Zamora clearly explains how relations between the United States and Mexico influenced the treatment of Mexicans in Texas during the war. Both U.S. and Mexican officials expressed support for hemispheric unity, but Mexican officials continued to protest discrimination against Mexicans in the United States. In 1942 representatives of both nations negotiated the Bracero Program, under which hundreds of thousands of Mexicans entered the United States as temporary workers. Mexico's government refused to allow braceros to be sent to Texas, due to the state's history of mistreatment of Mexicans. The ban prompted the Texas legislature to pass the "Caucasian Race Resolution," which declared that Mexicans were Caucasians and therefore should not face discrimination in public accommodations. The resolution did not discourage discrimination in employment or in schools, and it sidestepped the issue of discrimination African Americans. Governor Coke Stevenson also established a state Good Neighbor Commission to investigate discrimination against Mexicans and to promote better relations between Anglos and Mexicans.

LULAC continued its efforts to end discrimination against Mexicans in education and public accommodations during the war. LULAC frequently worked with Mexican consular officials to publicize and condemn incidents in which Mexicans--particularly U.S. soldiers and representatives of Mexico's government--were denied service in restaurants. LULAC leader Alonso Perales appealed to international audiences at conferences in Mexico City and at the United Nations meeting in San Francisco for a civil rights law that would protect Mexicans from discrimination. Zamora concludes that LULAC drew attention to discrimination, but its efforts did not convince Texas officials to take action.

Most historians have focused on the FEPC's efforts to end employment discrimination against African Americans. Zamora shows, however, that many Mexicans filed complaints. Zamora explains that FEPC field examiner Carlos Castaneda relied upon his connections with Mexican civil rights organizations, including LULAC, to convince Mexicans to file complaints. Zamora argues that Castaneda and other FEPC officials had to avoid the appearance of attacking racial segregation. Instead of avidly pursuing complaints by African Americans, he suggests, they employed complaints by officially "white" Mexicans to try to convince employers and unions to implement nondiscrimination policies that would help all workers, including African Americans.

Zamora provides additional support for his general conclusions about the FEPC by focusing more narrowly on oil refining on the upper Gulf Coast and the smelting and alkali industries in Corpus Christi.
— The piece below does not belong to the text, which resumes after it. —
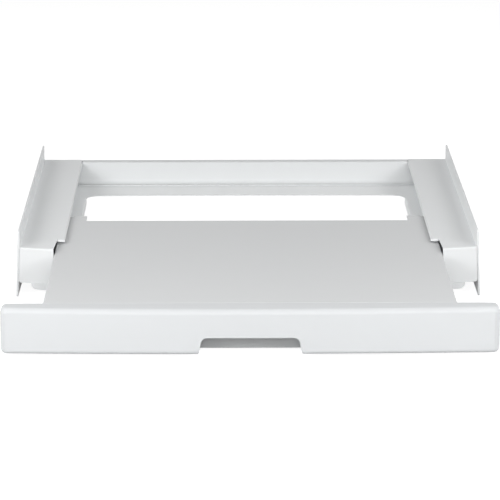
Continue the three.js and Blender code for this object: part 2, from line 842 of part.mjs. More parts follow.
// Front panel: a moulded shell, open at the rear, with ribs, screw bosses and a walled notch.
function frontPanel() {
  const farFront = -panelFront - overrun;
  const ribRear = -panelRibGap;
  const high = shelfTop + overrun;
  const low = panelGround - overrun;
  const aheadOf = (y) => solid(
    upright(rectangle(-frameWidth, farFront, frameWidth, y), low, high),
  );
  const block = solid(panelBlock(0)).intersect(aheadOf(0));
  const shell = block.subtract(solid(panelBlock(panelWall)));
  const ribPlaces = [];
  for (let x = panelRibFirst; x < panelHalf - panelCornerRadius; x += panelRibPitch) {
    ribPlaces.push(x, -x);
  }
  const ribs = ribPlaces.map((x) => upright(
    rectangle(x - panelRib / 2, farFront, x + panelRib / 2, ribRear), low, high,
  ));
  const surround = lengthwise(notchShape(notchSurround), farFront, ribRear);
  const inner = join(...ribs, surround).intersect(solid(panelBlock(panelWall / 2)));
  const bosses = panelScrewPlaces.map(([x, z]) => lengthwise(
    circle(x, z, bossRadius), farFront, 0,
  ));
  const bumperBosses = [bumperX, -bumperX].map((x) => lengthwise(
    circle(x, bumperZ, bumperBossRadius), farFront, 0,
  ));
  const posts = join(...bosses, ...bumperBosses).intersect(solid(panelBlock(panelWall / 2)));
  const bores = panelScrewPlaces.map(([x, z]) => lengthwise(
    circle(x, z, smallScrewDiameter / 2 + seam), -bossBoreDepth, overrun,
  ));
  const notch = lengthwise(notchShape(0), farFront, overrun);
  const whole = shell.add(inner).add(posts.intersect(aheadOf(0)));
  return surface(cut(whole, notch, ...bores));
}

// Rubber buffer with its flat base down and its domed tip up.
function bumper() {
  return turned([
    [0, 0],
    [bumperRadius, 0],
    [bumperRadius, bumperLength / 2],
    [bumperTipRadius, bumperLength],
    [0, bumperLength],
  ], screwSides);
}

// The frame, with its front at Y = 0.
function frame() {
  const group = new THREE.Group();
  const rail = sideRail();
  const cap = flangeCap();
  const support = plateSupport();
  const guide = shelfGuide();
  const footShape = foot();
  const padShape = footPad();
  const footScrewLength = footScrewSeat - footBoreBottom - footScrewTipGap;
  const footScrew = screw(footScrewDiameter, footScrewLength);
  const guideScrew = screw(smallScrewDiameter, smallScrewLength);
  addPiece(group, "rear_crossmember", rearCrossmember(), whiteEnamel());
  addPiece(group, "base_pan", basePan(), whiteEnamel());
  addPiece(group, "front_crossmember", frontCrossmember(), whiteEnamel());
  for (const [side, hand] of [["left", -1], ["right", 1]]) {
    addPiece(group, `${side}_side_rail`, rail, whiteEnamel()).scale.x = hand;
    addPiece(group, `${side}_flange_cap`, cap, whitePlastic()).scale.x = hand;
    addPiece(group, `${side}_plate_support`, support, whiteEnamel()).scale.x = hand;
    addPiece(group, `${side}_guide`, guide, paleNylon()).scale.x = hand;
    for (const [end, place] of [["front", 0], ["rear", 1]]) {
      const label = `${end}_${side}`;
      const footY = footYs[place];
      addPiece(group, `foot_${label}`, footShape, whitePlastic())
        .position.set(hand * footX, footY, 0);
      addPiece(group, `foot_pad_${label}`, padShape, greyRubber())
        .position.set(hand * footX, footY, 0);
      addPiece(group, `foot_screw_${label}`, footScrew, zincPlate())
        .position.set(hand * footX, footY, footScrewSeat);
      addPiece(group, `guide_screw_${label}`, guideScrew, zincPlate())
        .position.set(hand * guideScrewX, guideScrewYs[place], floorTop + guideBase + 2 * seam);
    }
  }
  return group;
}

// The shelf, with the panel's rear plane at Y = 0.
function shelf() {
  const group = new THREE.Group();
  const buffer = bumper();
  const panelScrew = screw(smallScrewDiameter, smallScrewLength);
  addPiece(group, "shelf_plate", shelfPlate(), whiteEnamel());
  addPiece(group, "front_panel", frontPanel(), whitePlastic());
  ["front", "rear"].forEach((end, i) => {
    addPiece(group, `${end}_stiffener`, stiffener(stiffenerPlaces[i]), whiteEnamel());
  });
  for (const [side, hand] of [["left", -1], ["right", 1]]) {
    const piece = addPiece(group, `${side}_bumper`, buffer, greyRubber());
    piece.position.set(hand * bumperX, seam, bumperZ);
    piece.rotation.x = -Math.PI / 2;
  }
  panelScrewPlaces.forEach(([x, z], i) => {
    const piece = addPiece(group, `panel_screw_${i + 1}`, panelScrew, zincPlate());
    piece.position.set(x, seam + sheet + seam, z);
    piece.rotation.x = -Math.PI / 2;
  });
  return group;
}

const kit = new THREE.Group();
const fixedFrame = frame();
const slidingShelf = shelf();
slidingShelf.position.y = -extension;
kit.add(fixedFrame, slidingShelf);
kit.position.y = overallDepth / 2 - frameDepth;

export default kit;
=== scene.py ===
"""Washer dryer stacking kit: finishes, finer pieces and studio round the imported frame.

Metres, +Z up, the front panel towards -Y, the shelf pulled out to its stop.
"""
import json
import math

import bmesh
import bpy
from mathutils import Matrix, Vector


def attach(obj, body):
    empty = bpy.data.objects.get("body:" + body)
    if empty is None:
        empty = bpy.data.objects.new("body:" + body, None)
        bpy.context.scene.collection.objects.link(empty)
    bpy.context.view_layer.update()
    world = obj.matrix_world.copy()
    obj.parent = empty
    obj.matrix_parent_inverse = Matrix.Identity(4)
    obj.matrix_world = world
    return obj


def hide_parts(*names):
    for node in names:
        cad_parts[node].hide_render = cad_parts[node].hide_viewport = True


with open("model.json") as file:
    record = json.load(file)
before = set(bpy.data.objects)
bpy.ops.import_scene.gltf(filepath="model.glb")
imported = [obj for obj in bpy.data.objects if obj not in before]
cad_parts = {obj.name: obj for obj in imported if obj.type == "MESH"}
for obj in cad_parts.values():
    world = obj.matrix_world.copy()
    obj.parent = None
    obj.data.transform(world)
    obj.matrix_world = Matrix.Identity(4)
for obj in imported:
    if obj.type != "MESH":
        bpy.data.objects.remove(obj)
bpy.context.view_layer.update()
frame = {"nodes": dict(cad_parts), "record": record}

MM = 0.001
BODIES = frame["record"]["behaviour"]["bodies"]
BODY_OF = {node: body for body, nodes in BODIES.items() for node in nodes}
SLOT_OF = {part["node"]: part["material_slot"] for part in frame["record"]["subparts"]}

# Colours as linear red, green and blue
ENAMEL_WHITE = (0.835, 0.85, 0.855)
# Rear crossmember: the frame's enamel made darker, painted shade on the rear wall
REAR_WHITE_PAINTED_SHADE = (0.765, 0.78, 0.785)
# Base pan: the frame's enamel made brighter, painted light standing in for bounce off the rear wall
TRAY_WHITE_WITH_PAINTED_LIGHT = (0.94, 0.955, 0.96)
# Shelf: the same enamel made darker, painted shade for the shadowing it lacks
SHELF_WHITE_PAINTED_SHADE = (0.685, 0.695, 0.70)
PRIMER_GREY = (0.60, 0.61, 0.62)
PANEL_WHITE = (0.678, 0.693, 0.703)
# Flange caps: the panel's plastic made brighter, painted light where they sit in the flange's shade
CAP_WHITE_PAINTED_LIGHT = (0.82, 0.835, 0.84)
FOOT_WHITE = (0.74, 0.75, 0.76)
NYLON_WHITE = (0.66, 0.665, 0.655)
RUBBER_GREY = (0.045, 0.046, 0.048)
ZINC_GREY = (0.56, 0.57, 0.60)
STUDIO_WHITE = (1.0, 1.0, 1.0)

# Numbers that all finishes share
NOISE_MIDDLE = 0.5
EDGE_SAMPLES = 6
EDGE_CONTRAST = 5
MIX_AMOUNT, MIX_FIRST, MIX_SECOND, MIX_RESULT = 0, 6, 7, 2  # sockets of a mix of two colours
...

He argues that the FEPC failed to end discrimination in the oil industry because it could not force employers to comply with its orders and because unions and employers united to defy the federal agency. In 1943, Mexican workers in the zinc smelting and alkali industry in Corpus Christi challenged employment discrimination by appealing to the FEPC, LULAC, and the Mexican consul. The legal counsel for the American Smelting and Refining Company challenged the FEPC's methods of gathering evidence, however, and the FEPC dropped the cases. Workers at Southern Alkali filed new complaints in 1944, and Castaneda's successor, Don W, Ellinger, found against the company. The solution to the case, however, did not eliminate discrimination. The company implemented an "entrance examination" by which new hires were classified. Since this examination primarily tested a worker's proficiency in English, it may have worked to perpetuate the classification of Mexicans as common laborers.
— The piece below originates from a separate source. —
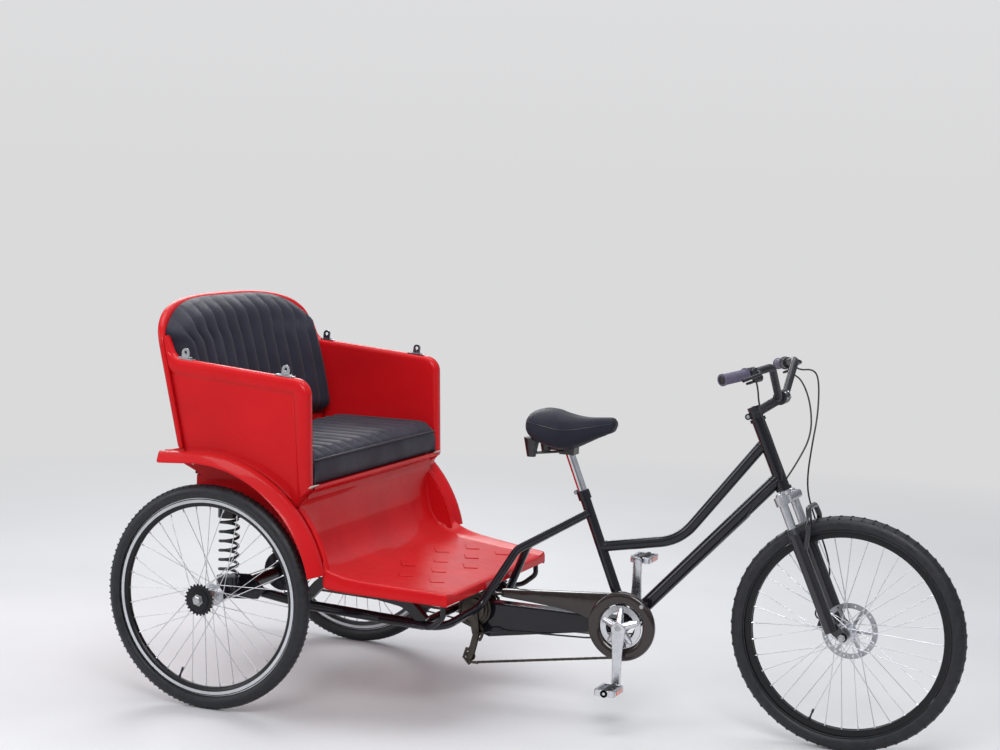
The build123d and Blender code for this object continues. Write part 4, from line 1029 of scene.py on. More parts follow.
def build_back_cushion():
    """Back cushion with upright channels, widening over the armrests under an arched top."""
    settings = bpy.context.scene.rickshaw_body
    puff = settings.puff / MM
    columns = settings.back_channels * CHANNEL_PARTS
    levels = 34
    foot, shoulder, top = 772, 1086, 1176.5
    rows = []
    for level in range(levels + 1):
        share = level / levels
        row = []
        for column in range(columns + 1):
            side = 2 * column / columns - 1
            height = foot + (top - (top - shoulder) * (abs(side) ** 4.2) - foot) * share
            spread = soft_step((height - 1052) / 40)
            across = side * (421 + 30 * spread)
            edge = min(1.0, min(share, 1 - share) * 7)
            edge_side = min(1.0, (1 - abs(side)) * (13 - 6 * clamp((height - 1052) / 40)))
            body = 34 + 22 * (sin(pi * min(1.0, share * 0.9 + 0.1)) ** 0.6)
            body *= 1 - 0.3 * clamp((height - 1052) / 40) * abs(side) ** 3
            round_off = (1 - (1 - edge) ** 2.2) * (1 - (1 - edge_side) ** 2.2)
            rise = channel_rise(column, puff) * min(1.0, edge * 1.6)
            depth = BACK_THICKNESS + 2 + max(0.6, (body + rise) * round_off)
            row.append(Vector((back_station(height, across) + depth, across, height)))
        rows.append(row)
    form = Form()
    form.skin([row[::-1] for row in rows])
    form.skin([[Vector((back_station(point.z, point.y) + BACK_THICKNESS + 0.6, point.y * 0.985, point.z))
                for point in row] for row in rows])
    width = columns + 1
    count = (levels + 1) * width

    def front(row, column):
        return row * width + columns - column

    def rear(row, column):
        return count + row * width + column

    loop = [(0, column) for column in range(width)] + [(row, columns) for row in range(1, levels + 1)]
    loop += [(levels, column) for column in range(columns - 1, -1, -1)]
    loop += [(row, 0) for row in range(levels - 1, 0, -1)]
    form.faces += [[front(*second), front(*first), rear(*first), rear(*second)]
                   for first, second in zip(loop, loop[1:] + loop[:1])]
    piece = plain_object("back_cushion_vinyl", form, "cushion_vinyl", 70)
    pinned = list(range(count, 2 * count)) + [front(*spot) for spot in loop]
    pinned += [front(row, column) for row in range(levels + 1) for column in range(0, width, CHANNEL_PARTS)]
    puffed(piece, pinned, 3.0, 7)
    fit(piece, "frame", "cushion_vinyl", "back_cushion")


def build_seat_cushion():
    """Seat cushion with front-to-back channels, a piped front edge and a plain front band."""
    settings = bpy.context.scene.rickshaw_body
    puff = settings.puff / MM
    columns = settings.seat_channels * CHANNEL_PARTS
    front, top, low = 297.6, 766, 675
    rear_edge = back_station(674, 424) + 25
    lines = [(rear_edge, low, 0.0), (rear_edge, top - 40, 0.0), (rear_edge + 6, top - 20, 0.2)]
    for share in (0, 0.015, 0.05, 0.12, 0.25, 0.4, 0.55, 0.7, 0.82, 0.9, 0.955, 0.985, 1.0):
        station = rear_edge + 26 + (front - 6 - rear_edge - 26) * share
        crown = -10 * (1 - min(1.0, share * 9)) ** 2 - 12 * max(0.0, (share - 0.86) / 0.14) ** 2.2
        lines.append((station, top + crown, 1.0 if 0.02 < share < 0.97 else 0.35))
    lines += [(front - 1, top - 18, 0.0), (front + 1.5, top - 30, 0.0), (front + 2.2, top - 48, 0.0),
              (front + 1, top - 68, 0.0), (front - 2, top - 84, 0.0), (front - 8, low, 0.0)]
    rows = []
    for station, height, lift in lines:
        row = []
        for column in range(columns + 1):
            side = 2 * column / columns - 1
            edge = (1 - abs(side)) * columns / 2
            fall = 0 if edge > 3 else (14, 7, 3, 1)[int(edge)]
            rise = channel_rise(column, puff) * lift if edge > 0.5 else 0
            across = side * (423.6 if height < top - 30 else 421.5)
            row.append(Vector((station, across, max(low, height - fall) + rise)))
        rows.append(row)
    form = Form()
    form.skin([row[::-1] for row in rows[::-1]])
    width = columns + 1
    total = len(rows)
    for side in (0, columns):
        edge = [row[side] for row in rows]
        strip = [edge, [Vector((point.x, point.y, low)) for point in edge]]
        form.skin(strip[::-1] if side else strip)
    form.skin([[Vector((station, across, low)) for across in (423, -423)]
               for station in (rear_edge, front - 8)])
    piece = plain_object("seat_cushion_vinyl", form, "cushion_vinyl", 60)
    pinned = list(range(total * width, len(form.points)))
    for row in range(total):
        for column in range(width):
            if column in (0, columns) or row < 3 or row > total - 3 or column % CHANNEL_PARTS == 0:
                pinned.append((total - 1 - row) * width + (columns - column))
    puffed(piece, pinned, 3.0, 7)
    fit(piece, "frame", "cushion_vinyl", "seat_cushion")
    half = [(front - 4, 419, top - 21), (front + 0.5, 412, top - 20), (front + 1.5, 200, top - 19)]
    pipe = tube([(x, -y, z) for x, y, z in half] + half[::-1], 3.2, 10)
    dress("seat_front_piping", pipe, "piping", 38, "frame", "cushion_vinyl")


# Wheels


# Names of the wheel's parts, its body and its centre; the centre's height is the wheel's radius
WHEELS = (
    ("rear_{}_right", "wheel_right", (0, -HALF_TRACK, REAR_RADIUS)),
    ("rear_{}_left", "wheel_left", (0, HALF_TRACK, REAR_RADIUS)),
    ("front_{}", "front_wheel", (WHEELBASE, 0, FRONT_RADIUS)),
)
WHEEL_PARTS = 120
RIM_OUTER = 291
BAND_INNER = 276.5
BEAD_ACROSS = 17.6
SPOKES = 36


def tyre_profile(radius, width):
    """An inflated tyre's outline as radius and offset, with beads inside the rim."""
    middle = radius - width + 1
    points = []
    for step in range(33):
        angle = radians(-128 + 256 * step / 32)
        reach = width * (1 - 0.02 * max(0.0, cos(angle)) ** 4)
        points.append((middle + reach * cos(angle), width * sin(angle)))
    return points


def front_tread():
    """One pitch of the front tread: slanted crown ribs and a low shoulder rib on each side."""
    form = Form()
    for side in (-1, 1):
        low, high = side * 1.0, side * 9.5
        rows = [[(-2, -5.5, low), (-2, 1.5, high), (-2, 5.0, high), (-2, -2.0, low)],
                [(1.1, -5.2, side * 1.3), (1.1, 1.5, side * 9.2), (0.9, 4.6, side * 9.2),
                 (1.1, -2.2, side * 1.3)]]
        form.skin([row[::side] for row in rows], round_rows=True, cap=True)
        low, high = sorted((side * 12.5, side * 18.5))
        form.join(slab((-7, 0, low), (-3.0, 5, high), 0.5))
    return form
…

Zamora's argument rests on an impressive array of sources, from labor market reports and FEPC records to Spanish-language newspapers and Mexican government documents. Most of the argument is supported by strong evidence. Zamora's effort to challenge the whiteness scholars, however, falls short. To his credit, Zamora mentions that Mexican workers and LULAC protested discrimination at Southern Alkali, including the fact that Mexicans were forced to eat and shower with African Americans. Zamora writes, "although they claimed their official designation as a white group to call for an end to their segregation in the nonwork area of the plant, it is difficult to determine the extent to which this constituted a strategy to wear down a part of Jim Crow, a reflection of their own racial bias, or both." (185) It is difficult to see how this protest could be simply "a strategy to wear down a part of Jim Crow." Although this part of Zamora's argument is not persuasive, his book does encourage historians to rethink old interpretations and should be widely read.